While Bérubé and Stimpson sparred on that issue, they notably agreed on other aspects of reform needed in seeking outside evaluations. Another of the MLA panel's points is that there should be no assumption that good reviewers are found only at the most prestigious research universities. Stimpson strongly backed that view, saying that there has been a "decentralization of brilliance" in the United States, such that there are great thinkers all over the academic universe.
The opposition that most surprised panel members came over the issue of rhetoric and composition faculty members -- many of whom have felt for years that they get stepchild treatment in English departments, even as they handle large shares of enrollments and handle the freshman comp courses that might not appeal to literary scholars.

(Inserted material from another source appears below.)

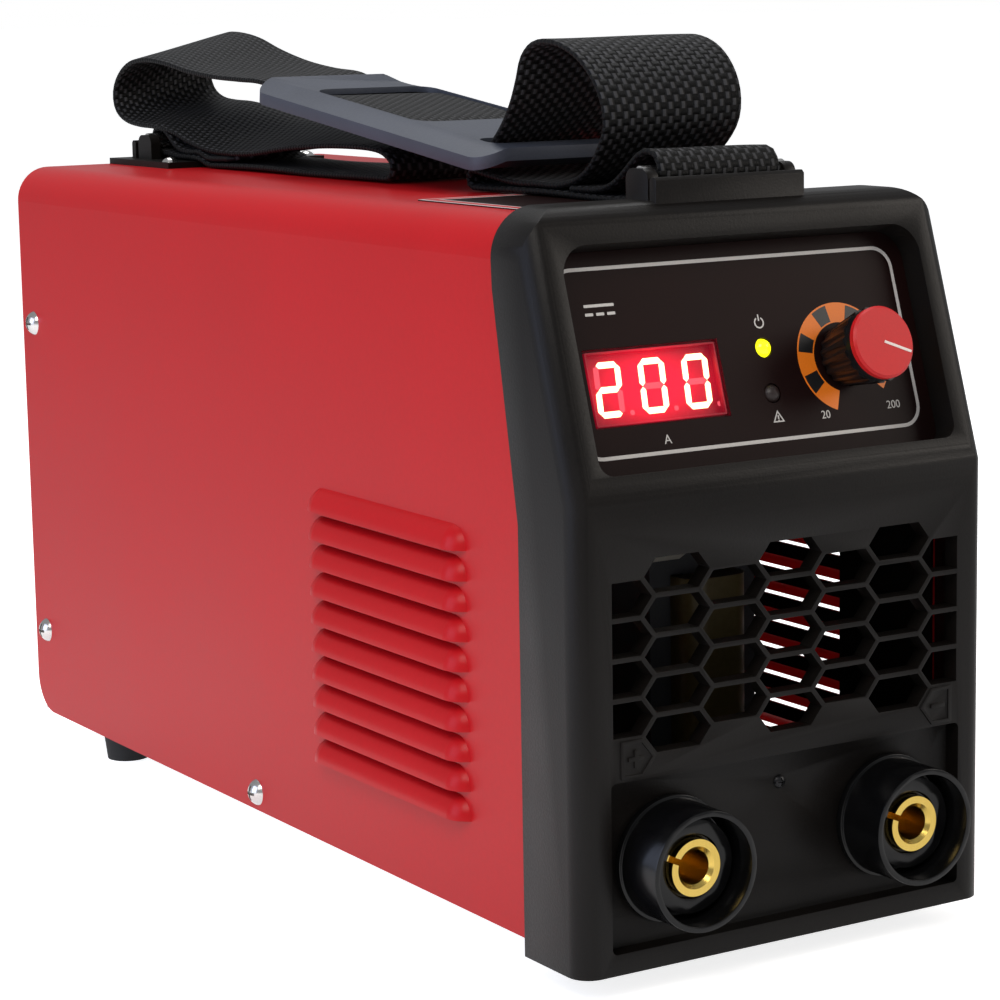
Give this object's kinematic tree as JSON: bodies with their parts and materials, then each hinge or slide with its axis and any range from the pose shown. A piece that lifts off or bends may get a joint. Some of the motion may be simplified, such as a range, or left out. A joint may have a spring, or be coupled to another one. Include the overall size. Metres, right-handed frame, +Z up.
{
  "type": "stick welding inverter",
  "caption": "Portable stick welding inverter: louvred red sheet case, leaning black control panel with red meter and knob, twin brass output sockets, rear fan and carrying strap.",
  "frame": {"origin": "under the middle of the whole part, on the floor that the rubber feet stand on", "axes": "+Z up, -Y out of the front face, +X to the right as seen from the front"},
  "size_m": [0.1336, 0.379, 0.236],
  "materials": {
    "red_paint": "gloss",
    "zinc_sheet": "satin",
    "black_moulding": "satin",
    "gloss_black": "gloss",
    "red_cap": "gloss",
    "white_mark": "gloss",
    "display_red": "gloss",
    "digit_light": "emissive",
    "lamp_lit": "emissive",
    "lamp_dark": "gloss",
    "bright_steel": "polished",
    "black_steel": "satin",
    "brass": "polished",
    "copper": "satin",
    "foot_rubber": "matte",
    "webbing": "woven",
    "pad_plastic": "satin",
    "board_green": "satin",
    "heatsink_aluminium": "satin",
    "capacitor_sleeve": "gloss",
    "ferrite": "matte",
    "winding_tape": "satin",
    "ribbon_grey": "satin",
    "rocker_red": "gloss"
  },
  "bodies": {
    "case": {"top_cover": "red_paint", "base_plate": "zinc_sheet", "rear_panel": "zinc_sheet", "front_bezel": "black_moulding", "panel_overlay": "black_moulding", "top_label": "gloss_black", "display_window": "display_red", "display_module": "black_moulding", "meter_digits": "digit_light", "power_lamp": "lamp_lit", "fault_lamp": "lamp_dark", "control_body": "zinc_sheet", "control_nut": "bright_steel", "display_board": "board_green", "display_standoffs": "brass", "negative_shell": "gloss_black", "positive_shell": "gloss_black", "negative_contact": "brass", "positive_contact": "brass", "socket_locknuts": "black_moulding", "socket_nuts": "bright_steel", "negative_busbar": "copper", "positive_busbar": "copper", "strap_bars": "bright_steel", "rear_lug": "black_moulding", "lug_screws": "bright_steel", "shoulder_strap": "webbing", "strap_pad": "pad_plastic", "rubber_feet": "foot_rubber", "foot_screws": "bright_steel", "cover_screws": "bright_steel", "bezel_screw": "black_steel", "fan_frame": "black_moulding", "fan_screws": "bright_steel", "fan_guard": "bright_steel", "switch_housing": "black_moulding", "cable_gland": "black_moulding", "gland_nut": "black_moulding", "earth_stud": "brass", "earth_nuts": "bright_steel", "power_board": "board_green", "board_standoffs": "brass", "board_screws": "bright_steel", "control_board": "board_green", "ribbon_cable": "ribbon_grey", "igbt_heatsink": "heatsink_aluminium", "diode_heatsink": "heatsink_aluminium", "power_transistors": "gloss_black", "output_diodes": "gloss_black", "bulk_capacitors": "capacitor_sleeve", "bridge_rectifier": "gloss_black", "transformer_core": "ferrite", "transformer_winding": "winding_tape", "output_choke": "copper"},
    "knob": {"knob_body": "black_moulding", "knob_cap": "red_cap", "knob_pointer": "white_mark", "control_shaft": "bright_steel"},
    "rocker": {"switch_rocker": "rocker_red"},
    "fan": {"fan_rotor": "black_moulding"}
  },
  "joints": [
    {"name": "knob_turn", "type": "hinge", "parent": "case", "child": "knob", "pos_m": [0.03, -0.16104, 0.15477], "axis": [0, -0.9511, 0.309], "range_deg": [-25, 247]},
    {"name": "rocker_press", "type": "hinge", "parent": "case", "child": "rocker", "pos_m": [-0.028, 0.15915, 0.159], "axis": [1, 0, 0], "range_deg": [-18, 0]},
    {"name": "fan_spin", "type": "hinge", "parent": "case", "child": "fan", "pos_m": [0, 0.15, 0.07], "axis": [0, 1, 0], "continuous": true}
  ]
}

Michael Bernard-Donals, chair of English at the University of Wisconsin at Madison, whose background is in rhetoric and composition, questioned whether the MLA report did enough for composition professors. And several audience members came up to him as the session let out thanking him for raising the issue, and saying that they had wanted someone to speak up about it.
Bernard-Donals said that while he agreed with the idea that broader conceptions of research were needed, he said that the MLA report embraced a "teaching-research diad," which did not reflect the many administrative responsibilities given to composition instructors, many times right after they are hired. When an instructor is put in charge of freshman composition, Bernard-Donals said, the contributions being made are administrative, and deserve recognition. He said he didn't feel that this was taking place now or in the MLA proposal.
Bérubé said that he thought the ideas in the MLA report -- evaluating professors' contributions in creative, flexible ways -- could be applied to composition, and to the specific duties cited by composition faculty members. He noted, for example, that right now, some of the best composition faculty members get no credit for their curricular work or administrative work -- "and are told that for tenure they need a monograph."